Mandibular birinci molarların vertikal kemik defektlerinin cerrahi olmayan ve cerrahi periodontal tedavisi


Yurdakul B., Meyvacı S., Başer Ü.

Türk Periodontoloji Derneği 53. Uluslararası Blimsel Kongresi 31. Bilimsel Sempozyumu, Antalya, Türkiye, 7 - 10 Kasım 2024, ss.231

  • Yayın Türü: Bildiri / Özet Bildiri
  • Basıldığı Şehir: Antalya
  • Basıldığı Ülke: Türkiye
  • Sayfa Sayıları: ss.231
  • İstanbul Üniversitesi Adresli: Evet

Özet

35 yaşındaki erkek hasta, mandibular birinci molar dişlerindeki vertikal kemik defektleri ile kliniğimize başvurdu. Hastaya önce cerrahi olmayan periodontal tedavi uygulandı, ağız hijyen eğitimi verildi. Sigarayı bırakması üzerine tavsiye verildi, hasta tavsiye sonrası sigara kullanımını bıraktı. Defektlerin iyileşmesi için cerrahi müdahale gerekliliğine karar verildi. Sağ mandibular birinci molar dişte defekt derinliği ve kök ilişkisi nedeniyle cerrahi öncesi kök kanal tedavisi yapılmasına karar verildi. Sol mandibular birinci molar dişe, cerrahi öncesinde stabilizasyon sağlamak amacıyla intraoklüzal fiber splint uygulandı. Papil koruyuculu flap açılarak, defekt bölgesi temizlendi. Kemik grefti olarak allogreft ve yönlendirilmiş doku rejenerasyonu için rezorbe olabilen kolajen membranlar ile stabilizasyon için pinler kullanılarak işlem gerçekleştirildi. Flap, 6/0 rezorbe olmayan monofilament dikişlerle kapatıldı. Cerrahi sonrası hastaya antibiyotik, ağrı kesici reçete edilip, post-operatif öneriler verildi. Hasta, iyileşme ve kemik rejenerasyon sürecinde ağız hijyenini takip etmek üzere düzenli kontrol randevularına çağrıldı. Düzenli kontrollere gelen hastadan ilgili bölgelerden cerrahi işlemden sonra altı ay aralıklarla üç kez periapikal röntgen çekildi, periodontal cep ölçümleri yapıldı. Sağ mandibular birinci molarda defektin kapandığı, periodontal cebin sığlaştığı görüldü. Sol mandibular molardaysa defektin tam kapanamadığı, periodontal cebin mevcut olduğu tespit edildi. Ayrıca hastanın sigara kullanımına tekrar başladığı öğrenildi. Çalışmamız, 35 yaşındaki erkek hastadl mandibular birinci molar dişlerde vertikal kemik defektlerinin cerrahi tedavisinin etkinliğini değerlendirmiştir. Cerrahi tedavi ve yönlendirilmiş doku rejenerasyonu teknikleri, vertikal kemik defektlerinin iyileştirilmesinde etkili olabilirken, sigara kullanımının tekrar başlaması tedavi sonuçlarını olumsuz etkileebilir. Tedavi sürecinde sigaranın bırakılması ve hastanın düzenli olarak izlenmesi, tedavi başarısını artırmak için kritiktir.

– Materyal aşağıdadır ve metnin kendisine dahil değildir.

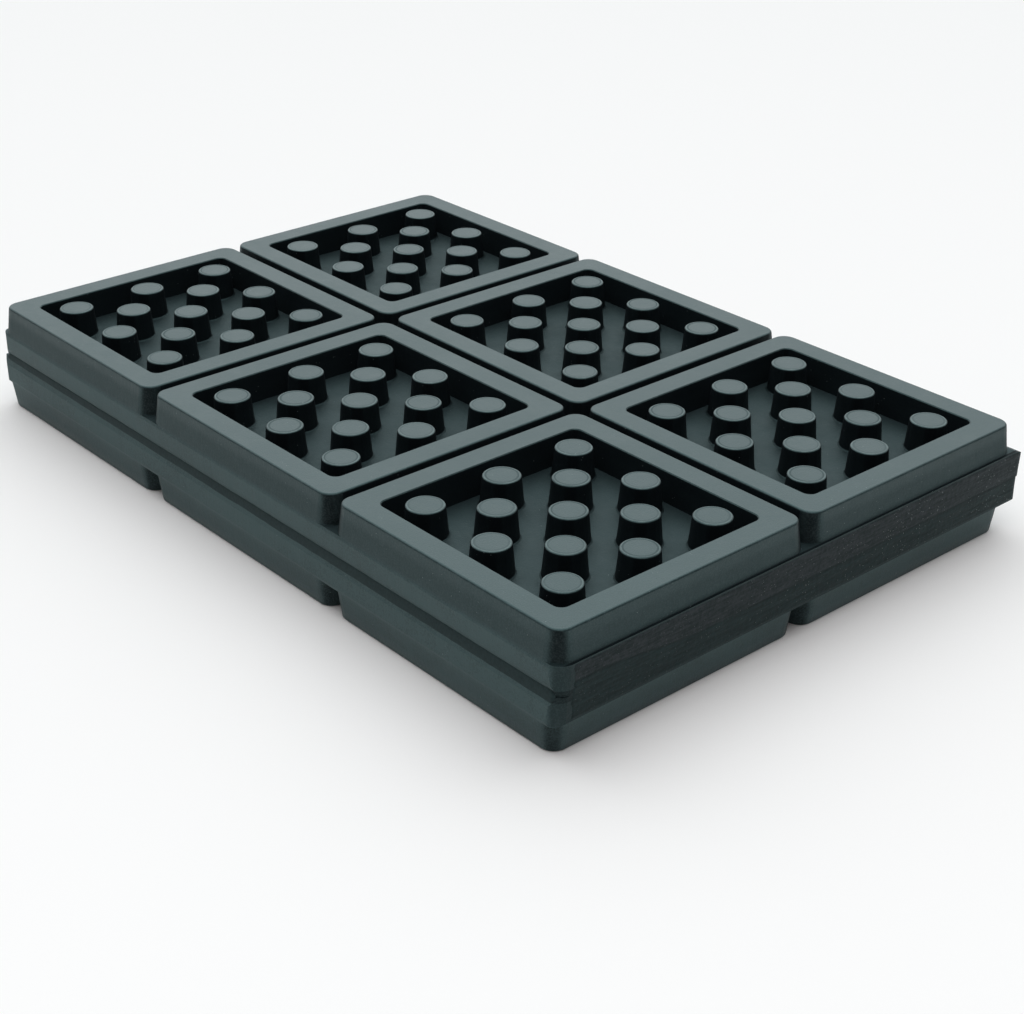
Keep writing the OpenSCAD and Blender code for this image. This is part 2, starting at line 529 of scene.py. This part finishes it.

A 35-year-old male patient presented to our clinic with vertical bone defects around the mandibular first molars. Initial treatment included non-surgical periodontal therapy, oral hygiene education, and smoking cessation counseling, which led to the patient quitting smoking. Due to the depth of the defects and root relationship in the right mandibular first molar, root canal treatment was performed before the surgical intervention. For the left mandibular first molar, an intra-occlusal fiber splint was applied for stabilization prior to surgery. A papilla-preserving flap was used to clean the defect area. The defect was treated with allograft bone, resorbable collagen membranes for guided tissue regeneration, and stabilization pins. The flap was closed with 6/0 non-resorbable monofilament sutures. Post-surgery, the patient was prescribed antibiotics and painkillers and given postoperative care instructions. Regular follow-up appointments were scheduled to monitor oral hygiene and healing. After six months, periapical X-rays and periodontal probing revealed that the defect in the right mandibular first molar had closed and the periodontal pocket had become shallower. In contrast, the defect in the left mandibular molar had not fully closed, and the periodontal pocket remained. Additionally, the patient had resumed smoking. This case study evaluates the effectiveness of surgical treatment and guided tissue regeneration for vertical bone defects in mandibular first molars. While these techniques can be effective, resumption of smoking can negatively impact treatment outcomes. Smoking cessation and regular monitoring are crucial for improving treatment success.